Seen through the dust, darkly, The Great Gatsby reads like an exercise in the waste of energy (coal), land (Flushing Meadows), and life (Myrtle, Gatsby, and George). You can read its famous ending many ways, but one of the most disturbing is that there will be no returning to the “fresh, green breast of the new world” that “flowered once for Dutch sailors’ eyes.” Like Tom, Daisy, and Jordan, whom Nick will call “a rotten crowd,” the continent, like milk, has soured. Starting with the Dutch sailors, as the land is developed, it is simultaneously despoiled. Ashes cannot turn back into coal. Nor can the dump turn back into the ecologically vital wetlands it used to be.

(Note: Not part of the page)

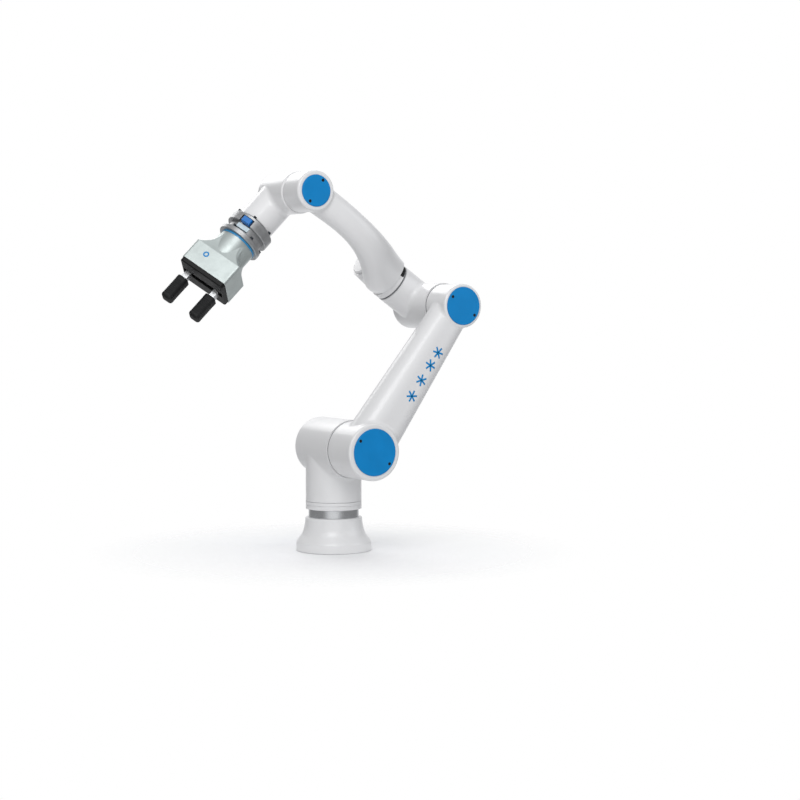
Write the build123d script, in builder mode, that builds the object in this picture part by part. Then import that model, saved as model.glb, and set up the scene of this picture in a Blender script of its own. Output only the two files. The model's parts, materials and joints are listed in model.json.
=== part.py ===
from build123d import *
from math import cos, pi, radians, sin
import os

os.makedirs("parts", exist_ok=True)

# A six-axis collaborative robot arm with a quick tool coupler and a parallel two-finger gripper.
# Millimetres. The origin is the centre of the base's underside, +Z is up along axis 1.
# The round blue covers of axes 2, 3 and 5 face -Y, the upper arm leans to +X and the tool is at -X.

# ---- Driving dimensions ----

SHOULDER_HEIGHT = 226.0       # axis 2 above the mounting face
UPPER_ARM_LENGTH = 380.0      # axis 2 to axis 3
FOREARM_LENGTH = 420.0        # axis 3 to axis 5
UPPER_ARM_TILT = 36.0         # upper arm from vertical, towards +X
FOREARM_TILT = 55.5           # forearm from vertical, towards -X
TOOL_TILT = 44.6              # tool axis from straight down, towards -X
TOOL_ROLL = 49.6              # turn of the gripper about its own axis

SEAM_1 = 91.0                 # height where the shoulder turns on the base
SEAM_2 = 86.0                 # distance of each seam in front of the arm's middle plane
SEAM_3 = 98.0
SEAM_4 = 92.0                 # distance of the forearm's seam from axis 3
SEAM_5 = 85.0
SEAM_6 = 96.0                 # distance of the tool flange's seam from axis 5
COUPLER_START = 100.0         # tool flange's face from axis 5
SEAM_RING = 3.0               # thickness of a seam ring
SETBACK = 2.0                 # each casing stops this far short of its seam
NOSE_GAP = 0.4                # daylight between the wrist's nose and the tool flange

WALL = 6.0                    # casting wall
BLEND = 12.0                  # fillet where two castings' cylinders meet
CAP_THICKNESS = 6.0           # round front covers
CAP_EDGE = 1.6                # rounding of a cover's rim
SEAT_DEPTH = 4.0              # how deep every round cover sits in its casting
CAP_SEAT = 0.2                # side clearance of a cap in its seat
FIT = 0.1                     # clearance of a unit in its bore
THREAD_FIT = 0.05             # clearance of a screw in its tapped hole
THROUGH = 150.0               # longer than any casting that a bore runs right through
RUNNING_GAP = 0.5             # clearance round what turns inside a casing

LARGE, MEDIUM, SMALL = 1.0, 0.86, 0.72   # the three sizes of drive unit
OUTPUT_RADIUS = 38.0          # drive unit of the large size: output flange
CUP_RADIUS = 34.0             # flexible cup
GEAR_RADIUS = 44.0            # outside of the rigid gear ring
STATOR_RADIUS = 42.0
DRIVE_LENGTH = 70.0
DRIVE_TAIL = 2.0              # rotor shaft's end outside the seam
HOLLOW_RADIUS = 6.0           # cable way through the rotor
RIGID_START, RIGID_LENGTH = 12.0, 18.0     # rigid gear ring, from the seam
STATOR_START, STATOR_LENGTH, STATOR_BORE = 36.0, 24.0, 26.0
FLANGE_DEPTH, CUP_LENGTH, CUP_WALL = 9.0, 20.0, 3.0

SCREW_HEAD_RADIUS, SCREW_HEAD_DEPTH, SCREW_RECESS = 3.4, 3.0, 3.4
SCREW_SHANK_RADIUS, SCREW_LENGTH = 2.0, 9.0
SCREW_KEY_RADIUS, SCREW_KEY_DEPTH = 1.9, 1.8   # hexagon socket
REAR_SCREW_ANGLE = 45.0       # where the two screws of each rear cover sit

# ---- Places worked out from them ----

FRONT = Vector(0, -1, 0)
BACK = Vector(0, 1, 0)
EAST = Vector(1, 0, 0)
UPPER_ARM_AXIS = Vector(sin(radians(UPPER_ARM_TILT)), 0, cos(radians(UPPER_ARM_TILT)))
FOREARM_AXIS = Vector(-sin(radians(FOREARM_TILT)), 0, cos(radians(FOREARM_TILT)))
TOOL_AXIS = Vector(-sin(radians(TOOL_TILT)), 0, -cos(radians(TOOL_TILT)))
TOOL_SIDE = Vector(cos(radians(TOOL_TILT)), 0, -sin(radians(TOOL_TILT)))
JAW_AXIS = FRONT * cos(radians(TOOL_ROLL)) + TOOL_SIDE * sin(radians(TOOL_ROLL))

SHOULDER = Vector(0, 0, SHOULDER_HEIGHT)
ELBOW = SHOULDER + UPPER_ARM_AXIS * UPPER_ARM_LENGTH
WRIST = ELBOW + FOREARM_AXIS * FOREARM_LENGTH


def facing_front(centre, y):
    """A plane square to Y at the given y, seen from the front, through an axis along Y."""
    return Plane(origin=(centre.X, y, centre.Z), x_dir=EAST, z_dir=FRONT)


def facing_back(centre, y):
    return Plane(origin=(centre.X, y, centre.Z), x_dir=-EAST, z_dir=BACK)


def across_upper_arm(along, y):
    return Plane(origin=SHOULDER + UPPER_ARM_AXIS * along + Vector(0, y, 0), x_dir=FRONT, z_dir=UPPER_ARM_AXIS)


def across_forearm(along, y=0.0):
    return Plane(origin=ELBOW + FOREARM_AXIS * along + Vector(0, y, 0), x_dir=FRONT, z_dir=FOREARM_AXIS)


def across_tool(along):
    """A plane square to the tool axis: its x runs along the jaws' travel, its y to the tool's top face."""
    return Plane(origin=WRIST + TOOL_AXIS * along, x_dir=JAW_AXIS, z_dir=TOOL_AXIS)


def outline_edges(builder):
    """The freely curved edges where two round castings run into each other."""
    curves = builder.edges().filter_by(GeomType.CIRCLE, reverse=True)
    return curves.filter_by(GeomType.LINE, reverse=True)


def save(part, name):
    part.label = name
    export_step(part, f"parts/{name}.step")


# ---- Parts that repeat: drive units, round covers and seam rings ----

STATOR_SLOTS = 12
ROTOR_POLES = 10


def drive_stator(plane, size):
    """Wound ring of a frameless motor. The plane is at the seam and faces into the casing."""
    with BuildPart() as stator:
        with BuildSketch(plane.offset(STATOR_START * size)):
            Circle(STATOR_RADIUS * size)
            Circle(STATOR_BORE * size, mode=Mode.SUBTRACT)
            with PolarLocations(30 * size, STATOR_SLOTS):
                Rectangle(12 * size, 5 * size, mode=Mode.SUBTRACT)
        extrude(amount=STATOR_LENGTH * size)
    return stator.part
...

One of the titles Fitzgerald gave to his novel—he was never satisfied with any of them—was Among the Ash Heaps and Millionaires. The title juxtaposes landscape (ash heaps) and humans (millionaires), and its preposition, Among, implies a shared world, one that includes both setting and character. And so it is. Or was. Until the city turned to its master builder to clean up the mess—a master builder whose reading of The Great Gatsby would inspire him to redeem the wasteland.
If you go looking for the valley of ashes today, you will find not ashes but a baseball stadium (Citi Field), a tennis center (home to the U.S. Open), two man-made lakes, an amusement park, and most disconcerting of all, a stainless-steel sculpture of the globe measuring 115 feet in diameter. There is also a zoo. In less than a decade, the Corona Dump went from blight to blessing. In doing so, it embodied the decisions that would lead, step by step, to our own experiment in creating waste, and to the potentially catastrophic climate change we face as a result.
In 1934, New York City closed the Corona Dump. But now it had a valley of ashes on its hands. Where others saw ashes, Robert Moses, the infamous urban planner, saw an opportunity. In 1932, Moses was appointed Commissioner of the New York City Parks Department, the perch from which he would oversee the remaking of the city for the next twenty-five years. In 1934, Moses added to his resumé when he was appointed chair of the Triborough Bridge Authority and salvaged that project from runaway costs and runaway incompetence. Unsatisfied by his bridges, Moses sought to build a parkway—what eventually became Grand Central Parkway—connecting the Queens–Wards Island span of the Triborough Bridge to the existing parkway of Eastern Long Island. The route, Moses wrote a few years later, “led inevitably along the Flushing Bay through the Flushing Meadow and the middle of the Corona Dump.” “This was the logical place for it,” he added, “but only on the assumption that there was to be a general reclamation of the surrounding area.” In the midst of the Great Depression, however, “there was no sign of money in the offing.”